▶ [WHAT YOU WILL DO]: Set down exactly the lines of the records from the top to the line containing "return [(centre[0] +"; include both.

---------- INPUT ROWS ----------

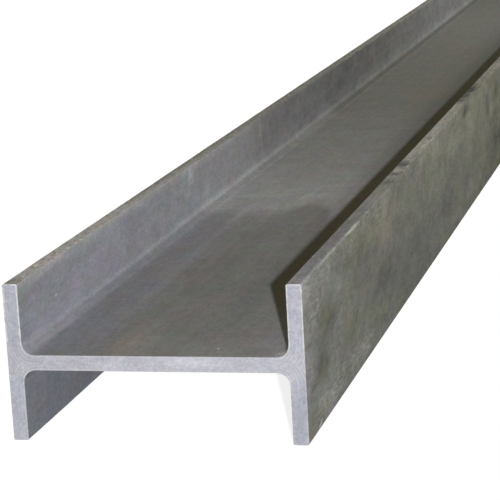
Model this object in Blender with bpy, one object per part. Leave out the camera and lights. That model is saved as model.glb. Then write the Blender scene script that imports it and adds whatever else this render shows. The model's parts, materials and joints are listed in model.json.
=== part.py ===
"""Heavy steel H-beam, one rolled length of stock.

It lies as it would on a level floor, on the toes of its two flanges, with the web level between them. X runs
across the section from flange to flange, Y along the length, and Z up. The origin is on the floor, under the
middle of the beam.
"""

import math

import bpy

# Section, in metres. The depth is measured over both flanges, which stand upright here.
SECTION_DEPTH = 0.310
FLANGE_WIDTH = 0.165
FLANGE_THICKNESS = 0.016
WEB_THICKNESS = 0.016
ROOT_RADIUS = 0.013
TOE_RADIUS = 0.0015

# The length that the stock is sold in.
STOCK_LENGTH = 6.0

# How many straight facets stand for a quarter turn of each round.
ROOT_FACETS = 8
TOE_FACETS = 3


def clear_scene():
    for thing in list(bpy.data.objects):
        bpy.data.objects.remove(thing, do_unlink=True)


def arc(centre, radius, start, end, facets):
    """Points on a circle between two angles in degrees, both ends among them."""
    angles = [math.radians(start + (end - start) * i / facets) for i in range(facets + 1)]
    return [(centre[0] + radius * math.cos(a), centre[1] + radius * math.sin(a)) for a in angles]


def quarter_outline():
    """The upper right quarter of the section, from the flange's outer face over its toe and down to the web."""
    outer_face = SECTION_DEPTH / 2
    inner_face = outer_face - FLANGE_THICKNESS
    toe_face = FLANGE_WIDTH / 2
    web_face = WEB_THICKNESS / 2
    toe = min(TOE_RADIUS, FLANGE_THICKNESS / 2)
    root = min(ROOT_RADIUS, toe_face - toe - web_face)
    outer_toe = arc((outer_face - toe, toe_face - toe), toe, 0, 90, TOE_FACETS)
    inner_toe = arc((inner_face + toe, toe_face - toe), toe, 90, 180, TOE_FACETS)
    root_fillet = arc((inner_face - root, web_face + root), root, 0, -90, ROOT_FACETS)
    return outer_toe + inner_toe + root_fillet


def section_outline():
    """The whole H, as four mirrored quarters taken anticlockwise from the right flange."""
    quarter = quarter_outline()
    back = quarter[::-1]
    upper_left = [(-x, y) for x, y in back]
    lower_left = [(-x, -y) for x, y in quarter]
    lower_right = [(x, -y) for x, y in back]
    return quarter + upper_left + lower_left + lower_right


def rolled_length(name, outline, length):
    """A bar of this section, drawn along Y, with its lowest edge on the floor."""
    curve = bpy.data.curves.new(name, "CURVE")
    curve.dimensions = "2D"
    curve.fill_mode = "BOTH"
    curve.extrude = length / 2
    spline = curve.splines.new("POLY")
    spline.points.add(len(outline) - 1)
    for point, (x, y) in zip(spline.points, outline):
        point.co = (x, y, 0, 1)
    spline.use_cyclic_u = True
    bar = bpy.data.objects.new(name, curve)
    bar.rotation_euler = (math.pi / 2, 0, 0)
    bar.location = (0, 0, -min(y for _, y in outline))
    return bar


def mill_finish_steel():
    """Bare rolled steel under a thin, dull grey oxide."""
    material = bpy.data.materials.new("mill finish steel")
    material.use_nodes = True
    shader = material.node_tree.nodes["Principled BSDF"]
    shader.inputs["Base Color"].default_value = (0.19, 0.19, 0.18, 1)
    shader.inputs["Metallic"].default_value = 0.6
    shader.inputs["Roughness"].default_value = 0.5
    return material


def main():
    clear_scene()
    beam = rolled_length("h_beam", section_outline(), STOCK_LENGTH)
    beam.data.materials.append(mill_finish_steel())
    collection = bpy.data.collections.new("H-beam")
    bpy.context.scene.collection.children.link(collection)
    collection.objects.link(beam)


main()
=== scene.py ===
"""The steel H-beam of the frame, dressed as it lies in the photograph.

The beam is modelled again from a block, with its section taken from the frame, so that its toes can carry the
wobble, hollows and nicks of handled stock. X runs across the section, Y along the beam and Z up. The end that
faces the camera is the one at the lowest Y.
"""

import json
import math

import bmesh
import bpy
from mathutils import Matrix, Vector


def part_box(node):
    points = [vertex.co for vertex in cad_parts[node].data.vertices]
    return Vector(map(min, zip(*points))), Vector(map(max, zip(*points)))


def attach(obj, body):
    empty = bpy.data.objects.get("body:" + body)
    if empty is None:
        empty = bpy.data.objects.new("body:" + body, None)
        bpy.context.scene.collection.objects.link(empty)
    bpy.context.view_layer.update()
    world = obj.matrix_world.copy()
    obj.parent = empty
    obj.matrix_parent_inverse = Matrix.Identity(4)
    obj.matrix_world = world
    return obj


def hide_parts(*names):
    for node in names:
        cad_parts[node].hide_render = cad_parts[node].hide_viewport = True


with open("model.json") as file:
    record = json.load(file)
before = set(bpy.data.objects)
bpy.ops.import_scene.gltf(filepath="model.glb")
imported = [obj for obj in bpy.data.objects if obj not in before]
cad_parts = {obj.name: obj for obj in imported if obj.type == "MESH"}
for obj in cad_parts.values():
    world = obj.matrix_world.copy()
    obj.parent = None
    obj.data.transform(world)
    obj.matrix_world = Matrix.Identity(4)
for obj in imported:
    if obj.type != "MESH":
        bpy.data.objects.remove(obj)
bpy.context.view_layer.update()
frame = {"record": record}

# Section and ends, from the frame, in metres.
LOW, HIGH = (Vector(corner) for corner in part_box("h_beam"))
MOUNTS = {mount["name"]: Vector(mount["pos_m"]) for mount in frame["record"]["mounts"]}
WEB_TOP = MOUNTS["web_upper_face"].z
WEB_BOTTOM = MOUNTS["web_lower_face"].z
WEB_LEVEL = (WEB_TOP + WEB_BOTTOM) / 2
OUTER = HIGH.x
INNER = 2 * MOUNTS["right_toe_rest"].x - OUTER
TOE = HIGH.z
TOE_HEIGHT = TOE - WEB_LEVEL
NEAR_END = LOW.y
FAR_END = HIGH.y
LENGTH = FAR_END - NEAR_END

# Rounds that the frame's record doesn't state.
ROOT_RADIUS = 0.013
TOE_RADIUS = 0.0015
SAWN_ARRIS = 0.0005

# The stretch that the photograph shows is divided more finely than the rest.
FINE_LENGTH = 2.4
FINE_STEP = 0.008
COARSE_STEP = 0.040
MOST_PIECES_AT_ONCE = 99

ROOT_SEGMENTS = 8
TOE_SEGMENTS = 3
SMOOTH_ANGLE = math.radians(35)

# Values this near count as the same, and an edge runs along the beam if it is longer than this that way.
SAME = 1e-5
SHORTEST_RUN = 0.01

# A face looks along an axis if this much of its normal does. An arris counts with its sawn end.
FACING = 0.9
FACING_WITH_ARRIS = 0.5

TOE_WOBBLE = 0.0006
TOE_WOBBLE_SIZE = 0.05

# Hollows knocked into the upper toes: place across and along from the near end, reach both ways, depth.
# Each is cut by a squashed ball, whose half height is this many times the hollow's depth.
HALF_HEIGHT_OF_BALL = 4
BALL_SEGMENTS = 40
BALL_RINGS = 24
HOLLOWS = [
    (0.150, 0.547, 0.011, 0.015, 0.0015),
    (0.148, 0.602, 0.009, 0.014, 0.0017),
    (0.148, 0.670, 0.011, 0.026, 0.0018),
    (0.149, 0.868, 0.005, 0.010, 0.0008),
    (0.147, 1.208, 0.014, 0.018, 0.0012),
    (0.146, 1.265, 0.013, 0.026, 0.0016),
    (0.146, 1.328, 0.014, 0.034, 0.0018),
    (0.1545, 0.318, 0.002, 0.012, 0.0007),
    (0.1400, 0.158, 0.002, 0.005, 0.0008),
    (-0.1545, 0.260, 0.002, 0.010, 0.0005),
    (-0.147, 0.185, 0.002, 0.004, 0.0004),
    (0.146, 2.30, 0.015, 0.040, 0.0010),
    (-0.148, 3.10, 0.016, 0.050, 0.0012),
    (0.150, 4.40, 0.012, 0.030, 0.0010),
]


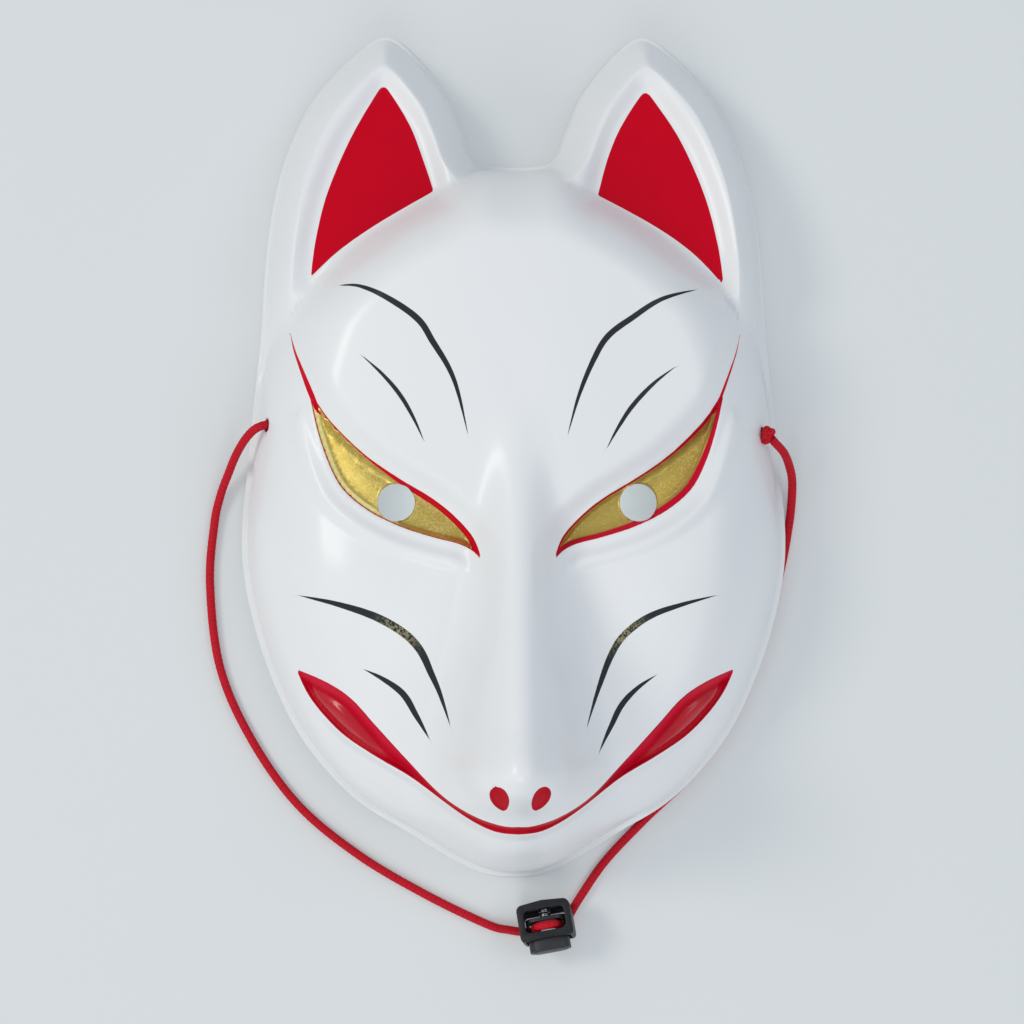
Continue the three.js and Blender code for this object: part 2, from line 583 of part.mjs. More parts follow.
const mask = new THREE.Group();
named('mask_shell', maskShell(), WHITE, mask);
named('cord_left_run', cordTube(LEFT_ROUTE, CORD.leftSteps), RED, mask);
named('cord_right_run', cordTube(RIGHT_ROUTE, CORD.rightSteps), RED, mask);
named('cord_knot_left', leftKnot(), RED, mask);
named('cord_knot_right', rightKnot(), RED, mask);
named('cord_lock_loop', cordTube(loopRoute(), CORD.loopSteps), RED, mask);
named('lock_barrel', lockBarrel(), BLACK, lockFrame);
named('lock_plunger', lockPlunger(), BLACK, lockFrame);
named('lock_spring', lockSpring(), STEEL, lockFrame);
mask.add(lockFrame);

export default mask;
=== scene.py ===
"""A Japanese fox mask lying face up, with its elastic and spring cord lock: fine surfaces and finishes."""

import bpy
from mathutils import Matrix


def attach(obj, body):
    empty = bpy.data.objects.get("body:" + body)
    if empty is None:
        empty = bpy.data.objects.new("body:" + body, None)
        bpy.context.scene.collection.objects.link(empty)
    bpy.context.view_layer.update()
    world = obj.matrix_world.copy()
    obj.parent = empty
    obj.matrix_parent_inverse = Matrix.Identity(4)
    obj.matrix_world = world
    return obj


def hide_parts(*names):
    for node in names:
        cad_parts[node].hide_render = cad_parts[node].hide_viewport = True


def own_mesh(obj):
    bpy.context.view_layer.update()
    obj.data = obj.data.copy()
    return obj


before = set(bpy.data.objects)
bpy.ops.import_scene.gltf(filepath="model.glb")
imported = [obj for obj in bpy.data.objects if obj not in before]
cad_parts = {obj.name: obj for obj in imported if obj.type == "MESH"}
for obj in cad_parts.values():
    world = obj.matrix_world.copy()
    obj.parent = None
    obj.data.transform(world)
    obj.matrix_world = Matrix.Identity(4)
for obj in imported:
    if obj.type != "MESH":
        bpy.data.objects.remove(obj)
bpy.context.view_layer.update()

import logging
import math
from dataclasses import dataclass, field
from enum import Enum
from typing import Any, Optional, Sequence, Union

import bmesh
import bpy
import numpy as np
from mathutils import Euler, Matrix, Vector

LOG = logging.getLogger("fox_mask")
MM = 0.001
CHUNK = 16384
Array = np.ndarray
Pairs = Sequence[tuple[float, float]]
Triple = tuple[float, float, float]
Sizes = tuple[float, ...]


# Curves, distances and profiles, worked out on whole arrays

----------

▶ [RESULT OF THIS TASK]:
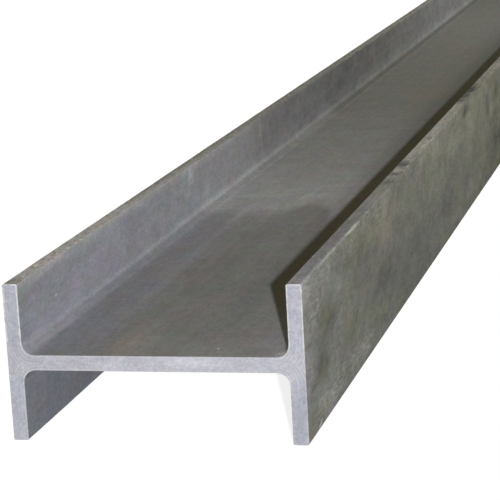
Model this object in Blender with bpy, one object per part. Leave out the camera and lights. That model is saved as model.glb. Then write the Blender scene script that imports it and adds whatever else this render shows. The model's parts, materials and joints are listed in model.json.
=== part.py ===
"""Heavy steel H-beam, one rolled length of stock.

It lies as it would on a level floor, on the toes of its two flanges, with the web level between them. X runs
across the section from flange to flange, Y along the length, and Z up. The origin is on the floor, under the
middle of the beam.
"""

import math

import bpy

# Section, in metres. The depth is measured over both flanges, which stand upright here.
SECTION_DEPTH = 0.310
FLANGE_WIDTH = 0.165
FLANGE_THICKNESS = 0.016
WEB_THICKNESS = 0.016
ROOT_RADIUS = 0.013
TOE_RADIUS = 0.0015

# The length that the stock is sold in.
STOCK_LENGTH = 6.0

# How many straight facets stand for a quarter turn of each round.
ROOT_FACETS = 8
TOE_FACETS = 3


def clear_scene():
    for thing in list(bpy.data.objects):
        bpy.data.objects.remove(thing, do_unlink=True)


def arc(centre, radius, start, end, facets):
    """Points on a circle between two angles in degrees, both ends among them."""
    angles = [math.radians(start + (end - start) * i / facets) for i in range(facets + 1)]
    return [(centre[0] + radius * math.cos(a), centre[1] + radius * math.sin(a)) for a in angles]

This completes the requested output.